Мышление — это логически упорядоченные грезы, путешествие воображения в то, что может оказаться истиной.
Тайна мышления
Тайна — это не секрет, который мы знаем, но о котором мы никому не говорим. Тайна — невыговариваемое в речи, то, что принуждает нас к речи, но речью не является.
Когда мы говорим о тайне мышления (а мышление — это тайна), то говорим о невыговариваемом в мышлении, о немыслимом, о том, что принуждает нас к мысли, но само мыслью не является.
Что же в мышлении есть такого, что не выговаривается в нем? Может быть, тайна мышления в восприятии? Что же такое восприятие? Хайдеггер полагает, что воспринимать — значит замечать присутствующее. Но заметить присутствующее — это еще не значит мыслить. В противном случае, баран, заметивший стог сена, оказался бы настоящим мыслителем.
Может быть, воспринимать — значит другое, а именно: изъять себя из состава наличного, из порядка того, что не скрывает своего присутствия. И действительно, в нашем «я» отражается весь мир, но в этом мире нет «я», то есть в нем есть какая-то дыра, какой-то изъян. И это меняет представление о восприятии, ибо мы воспринимаем не потому, что нечто присутствует, а благодаря тому, что нечто изъяло себя из мира. Конечно, мы можем воспринимать и то, что отсутствует. Например, мы не видим своего друга среди присутствующих в кафе. Но его отсутствие — это не дыра в мировом порядке, ибо он присутствует в другом месте.

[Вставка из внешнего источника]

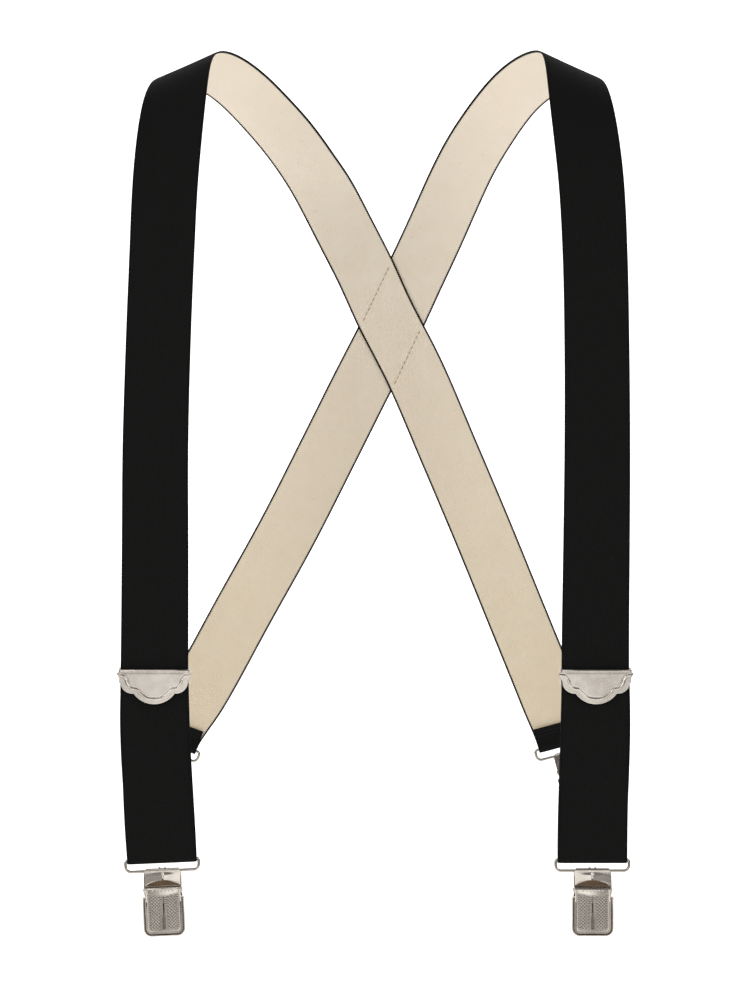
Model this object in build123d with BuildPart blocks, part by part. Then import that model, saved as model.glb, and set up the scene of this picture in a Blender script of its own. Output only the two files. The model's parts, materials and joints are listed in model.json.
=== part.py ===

Что же изымает себя из состава бытия, чтобы воспринять его в качестве присутствующего? Изымает себя наше «я». «Я» — это изъятие себя из того, что присутствует. Изъятое из мира «я» является грезой. Грезящий человек не является вещью среди других вещей или, что то же самое, мышление и бытие не одно и то же. Мыслить — значит изымать себя из состава сущего. Изъятие «я» позволяет миру открыться для восприятия.
Грезы дают нам возможность мыслить, то есть они дают нам то, что уже имеют в себе. И в этом смысле мыслить значит грезить. Грезы не создаются нами. Они приходят к нам, не основываясь на представлениях о вещах, предъявляя нам то, чего нет в мире. Движение к предметности начинается с беспредметной грезы, которая, овладев телом, впервые являет себя миру в самоаффектации.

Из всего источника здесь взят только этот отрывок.